Con: Meal Ticket (-4pts)
I thought this story had potential, but it ended up killing a lot of the film’s momentum. "Meal Ticket" was the third short story in the film, I believe, and it told the tale of an entrepreneurial entertainer (Liam Neeson) who traveled with an amputee actor (Harry Melling). The amputee had no arms and no legs, but he had a gift for acting. The entrepreneur took care of the actor, but the two had far from a friendly relationship.
It was as if the entrepreneur viewed the actor as a pet or an item that only existed to make him money. It was an interesting relationship, but it did not seem like the filmmakers wanted to explore it. Maybe this was due to the fact that this was a short story, so the filmmakers did not have enough time to dive deep into this relationship. Unfortunately, the reason for this did not matter, the result was a shallow story that did not live up to its potential. This made the story feel boring, and was made worse by the fact that there is no dialogue (except for the scenes where the actor is performing), which makes the story feel slow and uneventful.
Pro: Near Algodones & All Gold Canyon (+6pts)
These two stories were ones that I enjoyed quite a bit. The first was titled “Near Algodones” and told the tale of a man trying to rob a bank, only for his plan to go terribly wrong. The bank robber was played by James Franco, and had his plan foiled in a pretty unexpected way. It was pretty crazy and entertaining to see it happen, but I thought the story went downhill from there. I did not dislike anything that came after, but the story definitely peaked early and made for an anti-climactic ending. We got to see how his story played out after the attempted robbery and, while it was not as exciting as the robbery itself, I was still mildly entertained (even though I hoped more would happen).
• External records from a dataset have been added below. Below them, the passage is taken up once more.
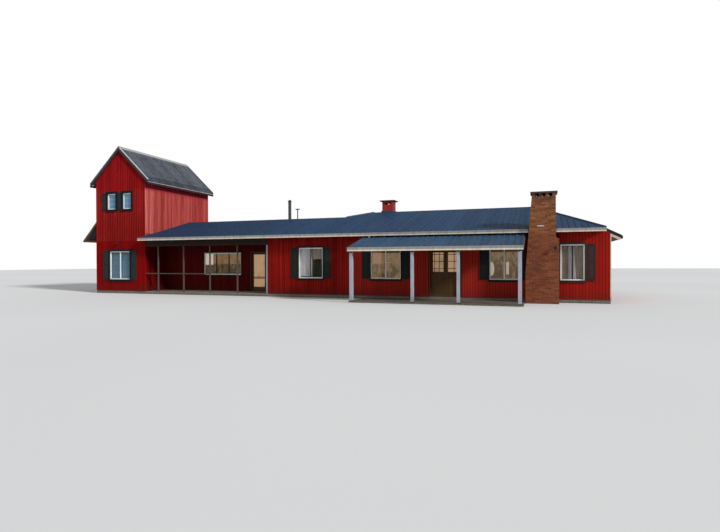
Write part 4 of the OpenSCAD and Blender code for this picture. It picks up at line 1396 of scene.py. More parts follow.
        return {
            Look.WHITE_PAIR: [Drape("left", -half, -0.03, 0.03, white, 7),
                              Drape("right", 0.03, half, 0.03, white, 7)],
            Look.CLOSED: [Drape("left", -half, -0.02, 0.03, white, 6),
                          Drape("right", 0.02, half, 0.03, white, 6)],
            Look.WHITE_LEFT: [Drape("left", -half, -0.05, 0.10, white, 7),
                              Drape("right", 0.03, half, 0.95, taupe, 4)],
            Look.HALF_BLIND: [Drape("left", -half + 0.06, -0.20, 0.70, tan, **blind),
                              Drape("right", 0.02, half, 0.06, tan, **blind)],
            Look.THREE: [Drape("left", -half, -half + 0.62, 0.30, white, 6, "gathered"),
                         Drape("middle", -0.38, 0.37, 0.62, tan, **blind),
                         Drape("right", 0.44, half, 0.55, tan, **blind)],
            Look.TIED_BACK: [Drape("right", 0.24, half, 0.06, tan, **blind),
                             Drape("left", -half, tied, 0.12, white, 4, "gathered", slack),
                             Drape("strip", 0.085, lambda v: 0.205 - 0.02 * math.sin(math.pi * v), 0.16, white, 3,
                                   "gathered", 0.010)],
            Look.GATHERED: [Drape("left", -half, -half * 0.36, 0.03, taupe, 4),
                            Drape("middle", -half * 0.34, lambda v: half * (0.35 - 0.23 * v), 0.03, white, 6,
                                  "gathered", slack),
                            Drape("right", lambda v: half * (0.37 - 0.23 * v), half, 0.03, taupe, 5, deep=slack)],
        }[window.look]

    def rail(self, window: Window) -> Piece:
        """Models the curtain rail across a window's head, with its two end brackets.

        Args:
            window: The window.

        Returns:
            The rail, placed.
        """
        half, y, z, size = window.width / 2, self.cloth_y, window.tall - 0.030, 0.014
        bar = bevel(rod((-half + 0.002, y, z), (half - 0.002, y, z), self.rail_radius, 12), 0.001)
        end = bevel(block((-half, y - size, z - size), (-half + 0.012, y + size, z + 0.030)), 0.002)
        return window.local(join([bar, repeat(end, 2, (2 * half - 0.012, 0, 0))]))

    def build(self) -> None:
        """Builds and dresses all the windows' fittings."""
        f = self.finishes
        bars = join([piece for window in self.windows for piece in self.bars(window)])
        done(bars, "glazing_bars", f.frame_paint)
        covers = join([piece for window in self.windows for piece in self.cover(window)])
        done(covers, "mullion_boards", f.dark_casing)
        done(join(map(self.sill, self.windows)), "window_sills", f.green_timber)
        sides = [(window, side, width) for window in self.windows for side, width in window.shutters()]
        panels, hinges = zip(*(self.shutter(*side) for side in sides))
        done(join(panels), "shutter_panels", f.green_timber)
        done(join(hinges), "shutter_hinges", f.lamp_metal)
        done(join(map(self.rail, self.windows)), "curtain_rails", f.frame_paint)
        for number, window in enumerate(self.windows):
            for drape in self.drapes(window):
                self.cloth(window, f"curtain_{number:02d}_{drape.part}", drape)


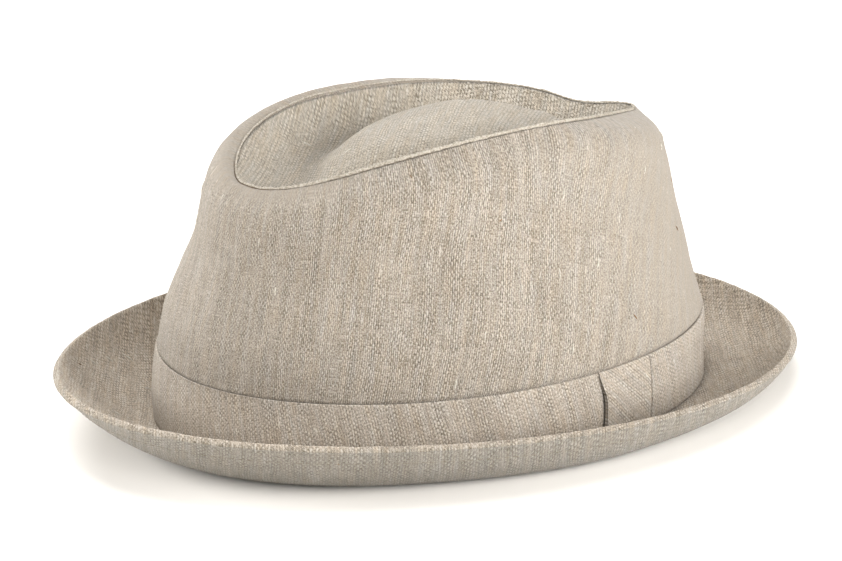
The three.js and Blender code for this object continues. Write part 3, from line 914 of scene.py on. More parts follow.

The next story was titled “All Gold Canyon” and told the tale of an old man obsessing over trying to find gold. The set for this story was visually stunning and the old man was compelling to watch. It was cool to see the process he used to find gold as well as how the obsession had taken a hold of him. The story even has a twist towards the end that I definitely did not expect. To put it simply this story was short and sweet. It had a simple plot, but it was both fun and interesting.
Con: The Mortal Remains (-3pts)
While “Meal Ticket” had too little dialogue, “The Mortal Remains” had too much. This story was all dialogue and was a pretty anti-climactic story with which to close the film. It was a tale of a group of people sharing a stagecoach and trading stories with one another. It was quite the diverse group (with respect to their lifestyles), so each had their own unique story to tell, but it was just so dialogue heavy. This, mixed with the accents, made it hard for me to focus on, or care about, what the characters were saying. The performances were solid, but there was not enough time to develop any of these characters, which made for a boring story about characters I did not care about. Closing the film with such an uneventful story, like this, felt like a bit of a let-down.
The Gal Who Got Rattled (+6pts)
This was easily my favorite story in the film. It was a bit slow in the beginning, but it kept getting more and more interesting until it delivered a climax that had me on the edge of my seat. This story is about a woman and her brother who are traveling with a convoy. Her brother passes away, so she looks to one of the men leading the convoy for help. I do not want to spoil the story, but there was a lot I liked about it.
I liked that the plot and the tone felt like a true western story. The characters were also developed properly, so I cared about them. They were easy characters to relate to, the performers maintained my interest, and the climax was unexpected in the best way. The climax was raw, intense, tragic, and everything else you hope for in a western story. I liked a lot of the stories in this movie, but this was definitely my favorite one.
Con: Too Many, Too Short (-5pts)
As is usually an issue with collection movies like this, The Ballad of Buster Scruggs seemed to suffer a bit by having too many stories. Rather than tell three or four short stories with enough time to fully flesh them out, the filmmakers decided to cram six stories into a single two-hour period. What was so bizarre about this choice, was that it was Netflix who made the movie. This makes me wonder why Netflix did not simply make a six episode limited series, where they could have been given the proper amount of screen time to do these stories right.
Did I hate the movie? No, far from it, but I thought that even the stories I liked could have benefited from more development. The stories I did not like obviously would have benefited from this as well. If the filmmakers needed to make a movie instead of a limited series, they should have cut a couple of stories out, in order to better serve the others. By trying to tell six stories in about two hours, the filmmakers showed that they bit off a bit more than they could chew.
Grade: C+ (78pts)
The Ballad of Buster Scruggs was a movie that I went into with little expectations. It was not that I had low expectations, I just did not have any expectations, but I always enjoy a good western story so I decided to give it a shot. It is a collection of six short stories and, while two of the stories left quite a bit to be desired, the remaining four were pretty good for what they were. Unfortunately, the filmmakers chose to include a few too many stories, with respect to what they had time for.
The first story was a silly introduction that got me in the mood to see some western stories. Then there were a couple I liked, a couple I disliked, and one that I liked a lot. The ones that I did not like seemed to suffer from not having enough screen time to develop the story or the characters properly. I honestly think the movie would have been better suited as six hour-long episodes, and I do not know why Netflix decided not to do this. That being said, if you like a good western story like I do, then you will enjoy some of these. Just do not expect to like all of the six stories in this movie, because some of them definitely needed work.